What will I do with my Friday?  As little as possible. Coffee.  Catching up with some emails and blogs that I like to read and hopefully finding some uplifting things to repost.  Or at least something funny. I may get to the library. I have my usual outrage over the state of our country, but I'll save that for last and find some good things to post to cheer me up.

I'm listening to an audio book, as usual, and this one is okay.  The Cuckoo's Calling by Robert Galbraith.  It's British, and I love the different accents the reader can mimic.  Sometimes it makes me laugh.  It's a mystery, and I'm not sure I care enough about the characters to even wonder about the outcome, but I'm plodding on with it.  Nothing yet about a cuckoo.  But since I can't just sit and listen to it, when I'm not walking or doing housework, I need something mindless to do.  I chose this puzzle to work on.  I'd like to be there now. Greece.

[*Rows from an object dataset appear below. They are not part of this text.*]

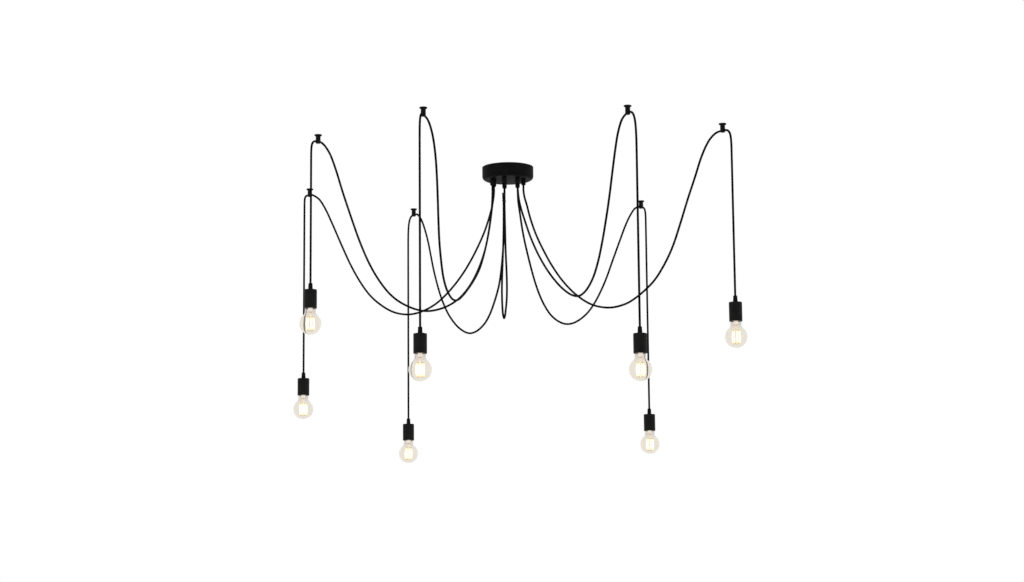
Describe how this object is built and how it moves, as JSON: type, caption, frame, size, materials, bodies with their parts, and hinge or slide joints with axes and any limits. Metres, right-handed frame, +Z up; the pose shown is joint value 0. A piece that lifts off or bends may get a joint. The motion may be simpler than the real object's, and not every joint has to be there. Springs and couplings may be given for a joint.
{
  "type": "swag pendant light",
  "caption": "Swag pendant light: black cords loop from a round canopy through hooks in the ceiling and hang down to cylindrical lampholders with round clear filament bulbs.",
  "frame": {"origin": "middle of the ceiling bracket's top face, on the ceiling, at the canopy's centre", "axes": "+Z up into the ceiling, +X to the right of the picture, +Y away from the camera"},
  "size_m": [1.3284, 1.5316, 0.8358],
  "materials": {
    "canopy": "satin black paint",
    "bracket": "zinc plated steel strip",
    "terminal": "matt white plastic",
    "screw": "plated steel",
    "grip": "matt black plastic",
    "hook": "satin black plastic",
    "cord": "black braided textile over a round cable",
    "sleeve": "matt heat-shrink sleeve",
    "tie": "black nylon band",
    "holder": "satin black paint",
    "bulb": "clear glass, lit warm white inside"
  },
  "bodies": {
    "ceiling_parts": {"canopy_cup": "canopy", "ceiling_bracket": "bracket", "terminal_block": "terminal", "terminal_screw": "screw", "earth_screw": "screw", "canopy_screw_1": "screw", "canopy_screw_2": "screw", "canopy_grip_1": "grip", "canopy_grip_2": "grip", "canopy_grip_3": "grip", "canopy_grip_4": "grip", "canopy_grip_5": "grip", "canopy_grip_6": "grip", "canopy_grip_7": "grip", "canopy_grip_8": "grip", "ceiling_hook_1": "hook", "ceiling_hook_2": "hook", "ceiling_hook_3": "hook", "ceiling_hook_4": "hook", "ceiling_hook_5": "hook", "ceiling_hook_6": "hook", "ceiling_hook_7": "hook", "swag_cord_1": "cord", "swag_cord_2": "cord", "swag_cord_3": "cord", "swag_cord_4": "cord", "swag_cord_5": "cord", "swag_cord_6": "cord", "swag_cord_7": "cord", "spare_lead": "cord", "spare_lead_sleeve": "sleeve", "spare_lead_tie": "tie"},
    "hanging_lamp_1": {"drop_cord_1": "cord", "holder_grip_1": "grip", "lamp_holder_1": "holder"},
    "screwed_bulb_1": {"bulb_1": "bulb"},
    "hanging_lamp_2": {"drop_cord_2": "cord", "holder_grip_2": "grip", "lamp_holder_2": "holder"},
    "screwed_bulb_2": {"bulb_2": "bulb"},
    "hanging_lamp_3": {"drop_cord_3": "cord", "holder_grip_3": "grip", "lamp_holder_3": "holder"},
    "screwed_bulb_3": {"bulb_3": "bulb"},
    "hanging_lamp_4": {"drop_cord_4": "cord", "holder_grip_4": "grip", "lamp_holder_4": "holder"},
    "screwed_bulb_4": {"bulb_4": "bulb"},
    "hanging_lamp_5": {"drop_cord_5": "cord", "holder_grip_5": "grip", "lamp_holder_5": "holder"},
    "screwed_bulb_5": {"bulb_5": "bulb"},
    "hanging_lamp_6": {"drop_cord_6": "cord", "holder_grip_6": "grip", "lamp_holder_6": "holder"},
    "screwed_bulb_6": {"bulb_6": "bulb"},
    "hanging_lamp_7": {"drop_cord_7": "cord", "holder_grip_7": "grip", "lamp_holder_7": "holder"},
    "screwed_bulb_7": {"bulb_7": "bulb"}
  },
  "joints": [
    {"name": "lamp_swing_1", "type": "hinge", "parent": "ceiling_parts", "child": "hanging_lamp_1", "pos_m": [0.43213, 0.5205, -0.0205], "axis": [0.6399, 0.7685, 0], "range_deg": [-25, 25]},
    {"name": "lamp_swing_2", "type": "hinge", "parent": "ceiling_parts", "child": "hanging_lamp_2", "pos_m": [-0.31212, 0.61789, -0.0205], "axis": [-0.4664, 0.8846, 0], "range_deg": [-25, 25]},
    {"name": "lamp_swing_3", "type": "hinge", "parent": "ceiling_parts", "child": "hanging_lamp_3", "pos_m": [-0.62533, 0.2863, -0.0205], "axis": [-0.9098, 0.415, 0], "range_deg": [-25, 25]},
    {"name": "lamp_swing_4", "type": "hinge", "parent": "ceiling_parts", "child": "hanging_lamp_4", "pos_m": [-0.53654, -0.45502, -0.0205], "axis": [-0.7325, -0.6808, 0], "range_deg": [-25, 25]},
    {"name": "lamp_swing_5", "type": "hinge", "parent": "ceiling_parts", "child": "hanging_lamp_5", "pos_m": [-0.22592, -0.76613, -0.0205], "axis": [-0.239, -0.971, 0], "range_deg": [-25, 25]},
    {"name": "lamp_swing_6", "type": "hinge", "parent": "ceiling_parts", "child": "hanging_lamp_6", "pos_m": [0.32662, -0.76575, -0.0205], "axis": [0.3776, -0.926, 0], "range_deg": [-25, 25]},
    {"name": "lamp_swing_7", "type": "hinge", "parent": "ceiling_parts", "child": "hanging_lamp_7", "pos_m": [0.60283, -0.54661, -0.0205], "axis": [0.713, -0.7012, 0], "range_deg": [-25, 25]},
    {"name": "bulb_turn_1", "type": "hinge", "parent": "hanging_lamp_1", "child": "screwed_bulb_1", "pos_m": [0.44748, 0.53894, -0.7497], "axis": [0, 0, -1], "range_deg": [0, 1440]},
    {"name": "bulb_turn_2", "type": "hinge", "parent": "hanging_lamp_2", "child": "screwed_bulb_2", "pos_m": [-0.33241, 0.65637, -0.7617], "axis": [0, 0, -1], "range_deg": [0, 1440]},
    {"name": "bulb_turn_3", "type": "hinge", "parent": "hanging_lamp_3", "child": "screwed_bulb_3", "pos_m": [-0.6428, 0.29426, -0.6543], "axis": [0, 0, -1], "range_deg": [0, 1440]},
    {"name": "bulb_turn_4", "type": "hinge", "parent": "hanging_lamp_4", "child": "screwed_bulb_4", "pos_m": [-0.55456, -0.47176, -0.5013], "axis": [0, 0, -1], "range_deg": [0, 1440]},
    {"name": "bulb_turn_5", "type": "hinge", "parent": "hanging_lamp_5", "child": "screwed_bulb_5", "pos_m": [-0.23453, -0.80109, -0.6765], "axis": [0, 0, -1], "range_deg": [0, 1440]},
    {"name": "bulb_turn_6", "type": "hinge", "parent": "hanging_lamp_6", "child": "screwed_bulb_6", "pos_m": [0.34622, -0.81381, -0.6831], "axis": [0, 0, -1], "range_deg": [0, 1440]},
    {"name": "bulb_turn_7", "type": "hinge", "parent": "hanging_lamp_7", "child": "screwed_bulb_7", "pos_m": [0.62422, -0.56765, -0.5631], "axis": [0, 0, -1], "range_deg": [0, 1440]}
  ]
}
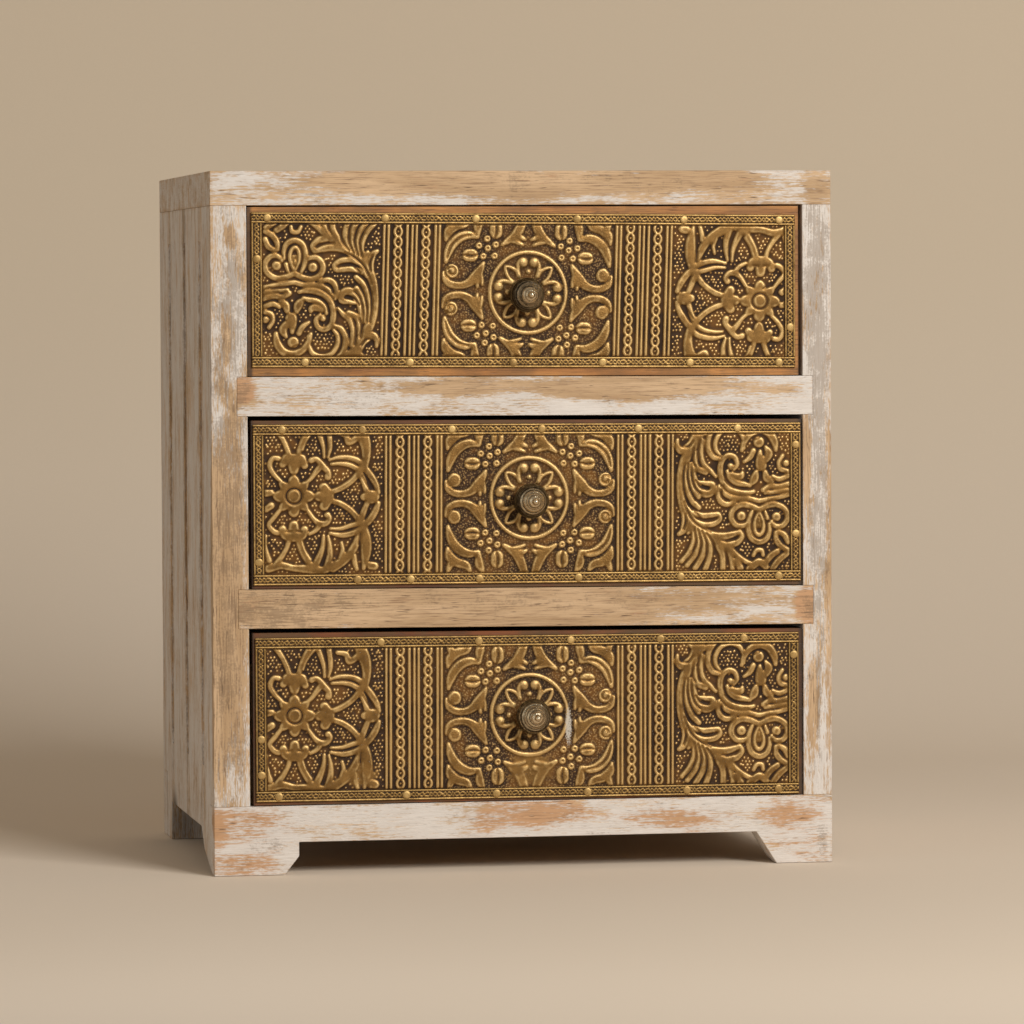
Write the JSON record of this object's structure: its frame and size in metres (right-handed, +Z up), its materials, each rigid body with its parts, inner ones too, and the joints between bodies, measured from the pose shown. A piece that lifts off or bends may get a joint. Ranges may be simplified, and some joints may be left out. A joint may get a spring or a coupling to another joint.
{
  "type": "small chest of drawers",
  "caption": "Small wooden chest of inset drawers on bracket feet, the drawer fronts faced with embossed brass and pulled by turned knobs.",
  "frame": {"origin": "on the floor, at the middle of the whole box, knobs included", "axes": "+Z up, -Y out of the drawer fronts, +X to the right as seen from the front"},
  "size_m": [0.252, 0.197, 0.28],
  "materials": {
    "whitewashed_wood": "distressed whitewash over open-grained wood",
    "stained_wood": "orange-brown stain, matt",
    "raw_wood": "bare, sanded",
    "plywood": "bare plywood",
    "embossed_brass": "embossed sheet, dark patina in the ground",
    "strip_brass": "stippled strip, lightly tarnished",
    "antique_bronze": "dark antique finish, polished by use",
    "steel": "plain wire and screw steel"
  },
  "bodies": {
    "carcass": {"back_panel": "plywood", "back_panel_pins": "steel", "bottom_board": "plywood", "front_apron": "whitewashed_wood", "left_side_board": "whitewashed_wood", "lower_front_rail": "whitewashed_wood", "lower_shelf": "plywood", "rear_apron": "whitewashed_wood", "right_side_board": "whitewashed_wood", "top_board": "whitewashed_wood", "upper_front_rail": "whitewashed_wood", "upper_shelf": "plywood"},
    "lower_drawer": {"lower_bottom_strip": "strip_brass", "lower_brass_nails": "strip_brass", "lower_brass_sheet": "embossed_brass", "lower_drawer_back": "raw_wood", "lower_drawer_base": "plywood", "lower_drawer_front": "stained_wood", "lower_drawer_left_side": "raw_wood", "lower_drawer_pins": "steel", "lower_drawer_right_side": "raw_wood", "lower_knob": "antique_bronze", "lower_knob_screw": "steel", "lower_knob_washer": "steel", "lower_left_strip": "strip_brass", "lower_right_strip": "strip_brass", "lower_top_strip": "strip_brass"},
    "middle_drawer": {"middle_bottom_strip": "strip_brass", "middle_brass_nails": "strip_brass", "middle_brass_sheet": "embossed_brass", "middle_drawer_back": "raw_wood", "middle_drawer_base": "plywood", "middle_drawer_front": "stained_wood", "middle_drawer_left_side": "raw_wood", "middle_drawer_pins": "steel", "middle_drawer_right_side": "raw_wood", "middle_knob": "antique_bronze", "middle_knob_screw": "steel", "middle_knob_washer": "steel", "middle_left_strip": "strip_brass", "middle_right_strip": "strip_brass", "middle_top_strip": "strip_brass"},
    "upper_drawer": {"upper_bottom_strip": "strip_brass", "upper_brass_nails": "strip_brass", "upper_brass_sheet": "embossed_brass", "upper_drawer_back": "raw_wood", "upper_drawer_base": "plywood", "upper_drawer_front": "stained_wood", "upper_drawer_left_side": "raw_wood", "upper_drawer_pins": "steel", "upper_drawer_right_side": "raw_wood", "upper_knob": "antique_bronze", "upper_knob_screw": "steel", "upper_knob_washer": "steel", "upper_left_strip": "strip_brass", "upper_right_strip": "strip_brass", "upper_top_strip": "strip_brass"}
  },
  "joints": [
    {"name": "upper_drawer_slide", "type": "slide", "parent": "carcass", "child": "upper_drawer", "axis": [0, -1, 0], "range_m": [0, 0.12]},
    {"name": "middle_drawer_slide", "type": "slide", "parent": "carcass", "child": "middle_drawer", "axis": [0, -1, 0], "range_m": [0, 0.12]},
    {"name": "lower_drawer_slide", "type": "slide", "parent": "carcass", "child": "lower_drawer", "axis": [0, -1, 0], "range_m": [0, 0.12]}
  ]
}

My progress.  I'm down to a lot of trees and leaves, so it's getting harder. 


I'm so ready to spend more time with the girls, and Emily wants me to teach Graysen to play the piano.  I have all my old music books from my very first one from first grade, but I can't find them in my cluttered garage.  It's also not easy to teach, so we might play around some with it - they have a keyboard - but she would probably be better off having a professional teach her.

Sewing, now, I might be able to work with her if we can ever get that close together.  When she was looking at my pictures from this week on my phone, this is the one she lingered the longest on:


She said, "Cute!  Will that help me sew?"  I have to get something going on that.  My grandmother never had time to teach me until she was too old, and I don't want that to happen.  I want to corral her excitement.  I saw this reading mat that looks like something they both could do.  

It's so cute and mainly straight lines.  They could pick out the fabric and then do some decorative stitching.  One of our AC (after Covid) projects.


This looks cute too, but I doubt I'll add that to my list this year.

Oh, my gosh.  Jeannie from The Old-Fashioned Baby just keeps on finding cuteness to work on.  Looks at these hexie flowers!  People need to stop tempting me!



I could really spend all morning looking at my favorite blogs and hopping from place to place, but I have library books that need to go back, so that calls for a walk.  

I need to leave the world behind for a few hours.  I tried going to FB this morning, because I had a couple of birthdays to remember, and I made good progress on hiding people who tend to bring me down and post unfounded "news" articles.  I'll unfriend only if things are VERY offensive and are people I don't really know anyway.  But I will hide notifications from people who consistently post offensive things without fact-checking.

I post things here only, and usually they're my own opinion, so people are free to not come here or block me, but I don't post false and misleading articles on purpose.  I try to research and find all I can to prove a point and usually like to have a link from a reputable news source too, not the propaganda ones.

The Russian interference is definitely a factor with some of this stuff on FB, and people are lapping it up without questioning it.  I went through an article I saw this morning, read several news items on it and realized the article left out vital facts that made it a totally different story.  Yet people continue to refuse to think for themselves. Even knowing it's false news, it still makes them feel good to post it like fact.  

I'm encouraged that people are beginning to realize how much trouble our country is in and how our leadership is in a dangerous place.  The president actually blamed the people who didn't vote for him for so many Covid deaths.  Un-believable!  The data he quoted was factually wrong and gathered from numbers that were valid  months ago.  Regardless of where this virus hits, a president of a country should not serve just the people who vote him.  He supposedly is the president of the whole country but instead relishes the divisiveness - which, again, is just what Russia wanted when they interfered with the election in 2016.  

That's my story, sad as it is, and I'm sticking to it.  Looking for a happy weekend.